TASK BRIEF: Your answer should be a single number: how many lines in the data below hold the string "axes".

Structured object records
════

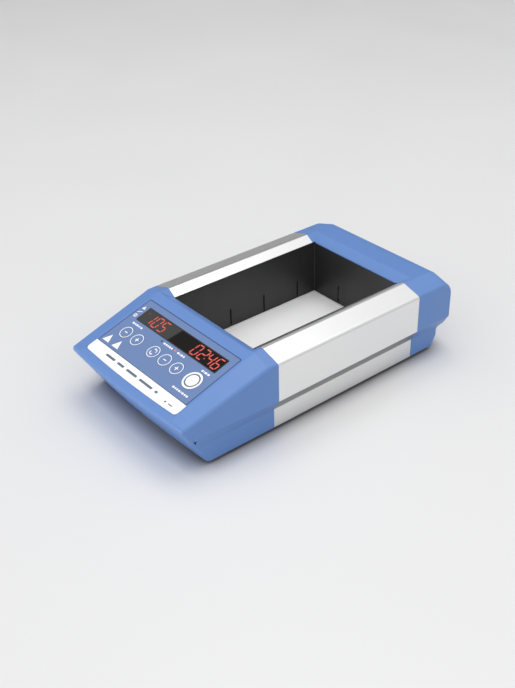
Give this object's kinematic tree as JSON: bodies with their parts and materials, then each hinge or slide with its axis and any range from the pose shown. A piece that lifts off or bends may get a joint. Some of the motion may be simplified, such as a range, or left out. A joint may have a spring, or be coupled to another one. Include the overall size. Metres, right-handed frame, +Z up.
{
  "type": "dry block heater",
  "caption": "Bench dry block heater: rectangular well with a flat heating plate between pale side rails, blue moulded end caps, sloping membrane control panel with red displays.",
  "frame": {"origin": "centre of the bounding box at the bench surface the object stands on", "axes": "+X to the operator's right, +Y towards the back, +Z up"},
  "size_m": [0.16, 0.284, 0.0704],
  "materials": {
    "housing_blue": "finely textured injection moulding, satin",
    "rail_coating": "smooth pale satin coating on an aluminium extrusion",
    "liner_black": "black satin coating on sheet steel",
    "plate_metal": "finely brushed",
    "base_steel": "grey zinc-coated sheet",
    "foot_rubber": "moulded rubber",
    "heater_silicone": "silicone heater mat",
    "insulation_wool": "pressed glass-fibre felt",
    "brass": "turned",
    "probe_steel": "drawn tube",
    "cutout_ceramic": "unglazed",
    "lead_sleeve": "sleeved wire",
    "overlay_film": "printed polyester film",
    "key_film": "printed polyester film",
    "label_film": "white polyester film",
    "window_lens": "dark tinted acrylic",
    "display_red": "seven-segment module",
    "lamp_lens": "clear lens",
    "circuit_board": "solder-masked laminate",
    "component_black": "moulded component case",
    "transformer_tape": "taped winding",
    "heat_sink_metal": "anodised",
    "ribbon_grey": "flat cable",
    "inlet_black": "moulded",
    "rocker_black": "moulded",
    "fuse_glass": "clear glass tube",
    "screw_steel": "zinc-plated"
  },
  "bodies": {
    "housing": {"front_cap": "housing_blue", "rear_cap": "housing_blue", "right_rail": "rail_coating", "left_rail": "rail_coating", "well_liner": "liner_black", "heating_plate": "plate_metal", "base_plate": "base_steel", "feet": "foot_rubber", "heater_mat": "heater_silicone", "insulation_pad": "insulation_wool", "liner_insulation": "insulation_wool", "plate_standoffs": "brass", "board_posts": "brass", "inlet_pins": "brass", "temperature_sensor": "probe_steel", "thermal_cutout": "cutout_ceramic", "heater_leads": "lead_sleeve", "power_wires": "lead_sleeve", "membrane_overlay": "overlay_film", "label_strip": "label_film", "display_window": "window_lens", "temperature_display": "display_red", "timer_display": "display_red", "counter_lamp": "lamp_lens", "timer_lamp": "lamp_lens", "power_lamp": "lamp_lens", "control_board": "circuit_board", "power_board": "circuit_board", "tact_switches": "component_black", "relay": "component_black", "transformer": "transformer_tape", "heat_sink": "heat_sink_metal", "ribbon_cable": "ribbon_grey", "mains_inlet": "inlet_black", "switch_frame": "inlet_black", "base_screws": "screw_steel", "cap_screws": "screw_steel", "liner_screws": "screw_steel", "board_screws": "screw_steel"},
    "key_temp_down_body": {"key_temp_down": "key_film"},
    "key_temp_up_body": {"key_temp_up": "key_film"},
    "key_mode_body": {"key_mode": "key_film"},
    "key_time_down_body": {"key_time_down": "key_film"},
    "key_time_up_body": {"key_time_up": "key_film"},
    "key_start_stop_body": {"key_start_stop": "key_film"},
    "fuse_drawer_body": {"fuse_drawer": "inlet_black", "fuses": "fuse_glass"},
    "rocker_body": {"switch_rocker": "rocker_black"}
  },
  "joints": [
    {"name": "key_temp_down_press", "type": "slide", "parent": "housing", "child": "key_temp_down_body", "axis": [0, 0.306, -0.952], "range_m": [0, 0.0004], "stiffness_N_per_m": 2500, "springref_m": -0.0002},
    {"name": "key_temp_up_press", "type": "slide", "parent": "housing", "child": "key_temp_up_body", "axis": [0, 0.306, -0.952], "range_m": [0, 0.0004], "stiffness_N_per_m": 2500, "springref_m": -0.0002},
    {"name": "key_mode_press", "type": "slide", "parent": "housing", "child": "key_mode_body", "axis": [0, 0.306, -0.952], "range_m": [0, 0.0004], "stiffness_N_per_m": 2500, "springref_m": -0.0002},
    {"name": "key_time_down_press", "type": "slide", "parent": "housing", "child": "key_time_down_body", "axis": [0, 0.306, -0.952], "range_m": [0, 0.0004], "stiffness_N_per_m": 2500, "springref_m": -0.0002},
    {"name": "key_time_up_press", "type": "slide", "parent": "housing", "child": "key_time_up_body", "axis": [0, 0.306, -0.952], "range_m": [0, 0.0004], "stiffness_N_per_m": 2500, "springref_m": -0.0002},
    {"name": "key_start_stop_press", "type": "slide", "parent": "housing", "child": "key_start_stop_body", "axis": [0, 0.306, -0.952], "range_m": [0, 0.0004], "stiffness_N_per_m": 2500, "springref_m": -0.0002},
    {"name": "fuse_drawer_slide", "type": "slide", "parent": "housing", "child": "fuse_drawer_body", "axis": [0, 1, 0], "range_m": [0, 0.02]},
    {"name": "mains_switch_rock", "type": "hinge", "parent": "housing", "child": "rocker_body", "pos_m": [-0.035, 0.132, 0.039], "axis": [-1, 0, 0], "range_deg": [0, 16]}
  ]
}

════

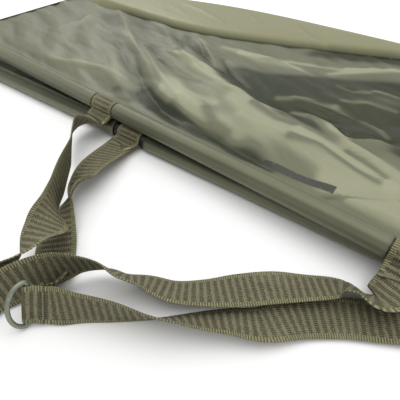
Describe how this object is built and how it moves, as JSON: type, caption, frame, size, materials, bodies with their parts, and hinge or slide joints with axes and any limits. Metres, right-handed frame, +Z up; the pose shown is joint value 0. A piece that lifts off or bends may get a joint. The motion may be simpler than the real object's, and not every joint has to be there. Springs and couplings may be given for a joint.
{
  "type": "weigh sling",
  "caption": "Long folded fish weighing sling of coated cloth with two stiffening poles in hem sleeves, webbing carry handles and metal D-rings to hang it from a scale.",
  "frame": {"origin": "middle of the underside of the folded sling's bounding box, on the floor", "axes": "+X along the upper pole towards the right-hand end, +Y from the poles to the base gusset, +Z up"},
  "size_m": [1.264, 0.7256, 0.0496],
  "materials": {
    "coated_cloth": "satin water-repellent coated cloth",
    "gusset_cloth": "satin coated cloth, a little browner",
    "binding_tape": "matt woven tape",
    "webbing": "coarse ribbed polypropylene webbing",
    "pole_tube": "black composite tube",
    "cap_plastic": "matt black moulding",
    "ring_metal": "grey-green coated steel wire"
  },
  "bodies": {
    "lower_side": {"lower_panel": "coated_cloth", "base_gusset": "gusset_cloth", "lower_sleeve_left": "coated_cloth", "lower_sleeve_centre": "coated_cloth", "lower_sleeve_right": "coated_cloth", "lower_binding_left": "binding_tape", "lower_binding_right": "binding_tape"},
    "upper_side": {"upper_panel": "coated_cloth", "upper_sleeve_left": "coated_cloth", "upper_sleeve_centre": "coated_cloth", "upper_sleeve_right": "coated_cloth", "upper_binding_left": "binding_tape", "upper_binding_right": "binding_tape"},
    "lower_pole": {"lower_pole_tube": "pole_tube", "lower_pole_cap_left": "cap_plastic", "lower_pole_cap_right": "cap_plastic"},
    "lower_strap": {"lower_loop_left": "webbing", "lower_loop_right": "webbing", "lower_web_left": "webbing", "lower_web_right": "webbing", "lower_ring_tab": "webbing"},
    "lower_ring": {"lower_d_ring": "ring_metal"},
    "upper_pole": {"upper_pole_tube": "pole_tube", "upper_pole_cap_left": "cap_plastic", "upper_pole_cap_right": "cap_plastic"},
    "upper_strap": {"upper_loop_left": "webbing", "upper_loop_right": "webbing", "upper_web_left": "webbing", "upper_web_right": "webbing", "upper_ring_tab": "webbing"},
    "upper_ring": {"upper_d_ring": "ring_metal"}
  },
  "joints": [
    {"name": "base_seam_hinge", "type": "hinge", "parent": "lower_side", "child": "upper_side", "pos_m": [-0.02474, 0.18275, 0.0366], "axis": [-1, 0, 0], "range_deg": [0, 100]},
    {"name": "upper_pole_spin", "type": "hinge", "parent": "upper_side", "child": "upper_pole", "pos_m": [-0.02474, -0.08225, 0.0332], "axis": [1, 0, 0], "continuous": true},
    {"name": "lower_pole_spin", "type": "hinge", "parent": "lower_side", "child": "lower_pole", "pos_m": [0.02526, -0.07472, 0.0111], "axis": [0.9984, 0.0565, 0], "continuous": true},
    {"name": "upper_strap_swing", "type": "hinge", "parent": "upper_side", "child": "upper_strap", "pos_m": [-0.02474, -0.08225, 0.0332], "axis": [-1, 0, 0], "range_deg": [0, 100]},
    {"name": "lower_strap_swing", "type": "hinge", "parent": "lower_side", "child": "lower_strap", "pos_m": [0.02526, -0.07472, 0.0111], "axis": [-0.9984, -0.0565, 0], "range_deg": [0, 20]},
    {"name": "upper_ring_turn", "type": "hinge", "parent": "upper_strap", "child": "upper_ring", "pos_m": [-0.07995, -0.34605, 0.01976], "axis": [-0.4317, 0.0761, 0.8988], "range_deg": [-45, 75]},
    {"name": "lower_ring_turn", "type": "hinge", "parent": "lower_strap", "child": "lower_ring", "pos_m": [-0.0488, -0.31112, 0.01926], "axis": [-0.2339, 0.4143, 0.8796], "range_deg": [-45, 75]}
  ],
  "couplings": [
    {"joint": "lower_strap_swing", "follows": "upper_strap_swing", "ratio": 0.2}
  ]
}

════

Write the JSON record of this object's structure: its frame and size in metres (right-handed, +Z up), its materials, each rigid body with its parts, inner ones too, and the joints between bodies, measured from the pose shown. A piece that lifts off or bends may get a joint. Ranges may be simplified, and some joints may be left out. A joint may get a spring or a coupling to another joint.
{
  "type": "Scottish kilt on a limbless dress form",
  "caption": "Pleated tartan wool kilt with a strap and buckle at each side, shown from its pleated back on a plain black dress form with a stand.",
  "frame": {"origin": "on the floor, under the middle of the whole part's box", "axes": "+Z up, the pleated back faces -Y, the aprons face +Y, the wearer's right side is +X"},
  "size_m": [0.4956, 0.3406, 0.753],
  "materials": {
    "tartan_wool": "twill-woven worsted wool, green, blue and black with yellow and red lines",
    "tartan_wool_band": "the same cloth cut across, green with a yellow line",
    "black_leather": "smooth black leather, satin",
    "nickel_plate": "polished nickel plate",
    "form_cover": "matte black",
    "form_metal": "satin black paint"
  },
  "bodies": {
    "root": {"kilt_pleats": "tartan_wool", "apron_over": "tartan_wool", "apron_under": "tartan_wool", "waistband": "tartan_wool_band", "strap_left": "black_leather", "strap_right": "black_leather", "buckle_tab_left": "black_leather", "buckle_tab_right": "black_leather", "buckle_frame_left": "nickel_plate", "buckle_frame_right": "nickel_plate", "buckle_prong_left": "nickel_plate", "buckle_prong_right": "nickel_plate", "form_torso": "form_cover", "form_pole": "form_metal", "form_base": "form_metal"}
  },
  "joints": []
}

════

WRITTEN RESPONSE: 4